Issue with setup_analysis in comparing2groups vignette

fgcz / prolfqua

Differential Expression Analysis tool box R lang package for omics data

https://pubs.acs.org/doi/pdf/10.1021/acs.jproteome.2c00441

MIT License

37 stars 7 forks source link

Issue with setup_analysis in comparing2groups vignette #68

Closed jrhougland closed 5 months ago

jrhougland commented 5 months ago

Hello,

I am attempting to follow the script outlined in the Comparing Two Groups with prolfqua vignette, however I keep receiving the error "Error in basename(data[[table$fileName]]) : a character vector argument expected" when running setup_analysis to create sampleName from fileName column. Do you have any advice on what the issue may be? Our data from MaxQuant should be in the same format as the one used in the example.

Thank you,

Juliana

jjGG commented 5 months ago

Hello Juliana,

Thanks for your comment here. Since the main developer of prolfqua is out of office for a while, I try to help you. From the listed error it looks to me that your raw-file names are the issue.

Are you starting the analysis with the proteinGroups.txt file or with some other input to prolfqua?

Could you maybe share the top 100 lines of your input?

Can you confirm that the vignette (comparing two groups) is running for you?

Best regards jonas

jrhougland commented 5 months ago

Hi Jonas,

Thank you for reaching out. I have attached a csv file which shows the first 100 lines of our data set after using the tidyMQ_ProteinGroups function. I believe the vignette is running, but is there a way I can confirm that? I did install the prolfqua package with the vignettes.

Thanks,

Juliana proteinGroups_ex.csv

jjGG commented 5 months ago

Hello Juliana,

Your "startdata" looks good after reading in with the tidyMQ_proteinGroup function.

Now at this point it is important to have the "annotation" file correct.

It should have the same tab-separated columns as in the example and very important, the raw.file names in the raw.file column have to match your sample names from the proteinGroups.txt e.g.: 10_pic01 11_bn50 12_bn57 13_bn58 14_bn60 15_bn59 16_bn54 17_bn53 18_bn55 19_bn56 20_bn43 22_pic02 23_bn48 24_bn49 25_bn52 26_bn51

In the Grouping or Condition column you would then specify the groups that you are comparing!

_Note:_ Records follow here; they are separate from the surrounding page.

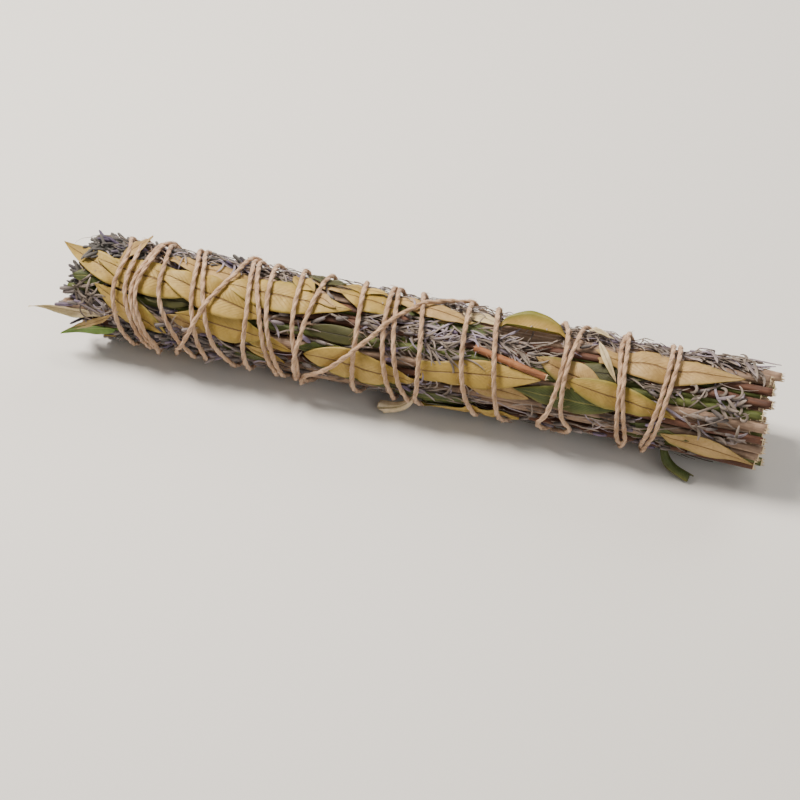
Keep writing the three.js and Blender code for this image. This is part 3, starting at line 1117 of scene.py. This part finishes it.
@dataclass
class Sprigs:
    """Lavender sprigs: a stem each, calyces scattered round the flower end, and a cut end."""

    bundle: Bundle
    effects: Effects
    leaves: Leaves
    sides: int = 12
    steps: int = 120
    spike_from: float = -50.0
    surface: float = 13.2
    layer: float = 15.5
    core: float = 13.4
    reach: float = 108.0
    leaf_thickness: float = 0.14
    stems: dict[str, bpy.types.Material] = field(init=False)
    flowers: dict[FlowerLook, bpy.types.Material] = field(init=False)

    # Where clusters of narrow leaves lie: x and angle of each end, scatter, number tried and curl.
    CLUSTERS = (
        ((-18, 76), (-5, 50), 6, 50, 34), ((0, 76), (20, 33), 8, 105, 44), ((20, 78), (52, 50), 8, 135, 40),
        ((53, 21), (66, -1), 3, 34, 8), ((86, 60), (108, 48), 5, 20, 105), ((94, 18), (106, 5), 5, 13, 105),
        ((3, -2), (25, -10), 4, 40, 60), ((-111, 48), (-99, 8), 8, 90, 60),
        ((-104, 120), (-52, 112), 9, 260, 40), ((72, 116), (110, 112), 5, 150, 40),
        ((66, 66), (84, 50), 5, 36, 50), ((-50, 118), (70, 118), 9, 260, 36),
        ((-92, 20), (-70, 0), 6, 50, 50), ((-52, 125), (66, 125), 9, 200, 36),
    )
    # Where dark flower heads lie: ranges of x, angle and radius, and number tried.
    HEADS = (
        (-103, -91, 88, 126, 12.6, 15.6, 210), (-106, -99, 48, 84, 10.0, 13.8, 110),
        (-106, -98, -30, 46, 8.0, 13.4, 140), (-92, -50, 108, 128, 13.6, 15.3, 120),
        (-98, -60, -36, -8, 14.0, 14.8, 90),
    )

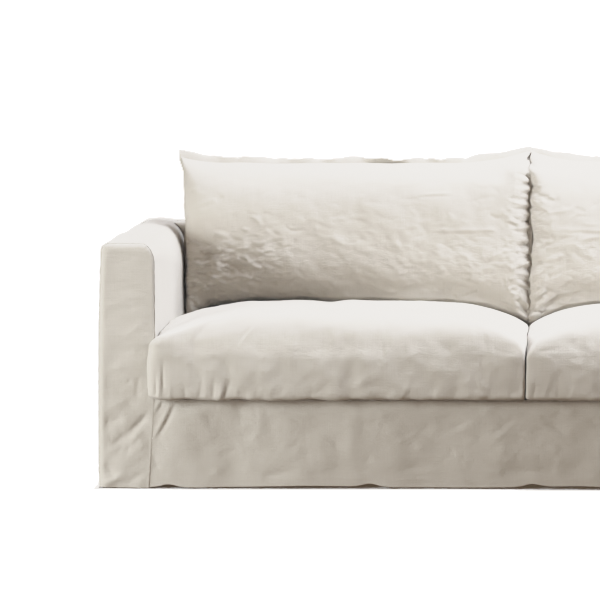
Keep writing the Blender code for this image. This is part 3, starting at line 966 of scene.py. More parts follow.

I hope this helps. best regards jonas

jrhougland commented 5 months ago

I believe the annotation file is correct, please find it attached here. Then, I tried to inner join the annotation and proteinGroups file by performing:

startdata <- inner_join(annot, data, by = c("sample" = "raw.file"))

All before the "adata" creation work, it is at this step where the error is coming:

adata <- setup_analysis(startdata, config)

I'm not sure what the issue is, because the raw.file is a character vector as it needs to be for the sampleName.

Thank you for your help,

Juliana

MQ_metadataALL2.xlsx

jjGG commented 5 months ago

Hello Juliana,

Ideally - You add a column that is the same in both tables. In your case the "raw.file" column is missing in the annotation file. Also "sample" column is recommended to have the labels! Be aware, that you will also "loose" all the files where you do not have group or visit or batch specified as later on when you will define the atable and specify the contrasts you need to concretely specify what you are going to compare with what.

best regards jonas

jrhougland commented 5 months ago

So the "sample" column in the annotation file should be renamed as "raw.file"? I did not have any issues with inner joining the files originally with different header names. Yes, I understand that we will lose data where there is no group or visit or batch identifier, which is okay for our purposes!

Thank you,

Juliana

jjGG commented 5 months ago

I did not test this yet. I guess I will try to look into it later today and send you a brief R-snipet that should work for your annotation and for the first lines of your startdata. I also understand that the inner_join should work here as you do it, still the SampleName column (or Name column) is missing in my opinion.

best regards jonas

jrhougland commented 5 months ago

Thank you Jonas, I will also try to rename the column with SampleName and see if that makes a difference.

Thanks,

Juliana

jjGG commented 5 months ago

Hello Juliana,

Here a little code snipet with innput that does the job on your sample data. Best regards jonas

prolfqua_githubIssues.zip

jrhougland commented 5 months ago

Thank you! This script worked and was very helpful.

jjGG commented 5 months ago

perfect. Thanks for trying and using prolfqua. If you struggle please open again an issue.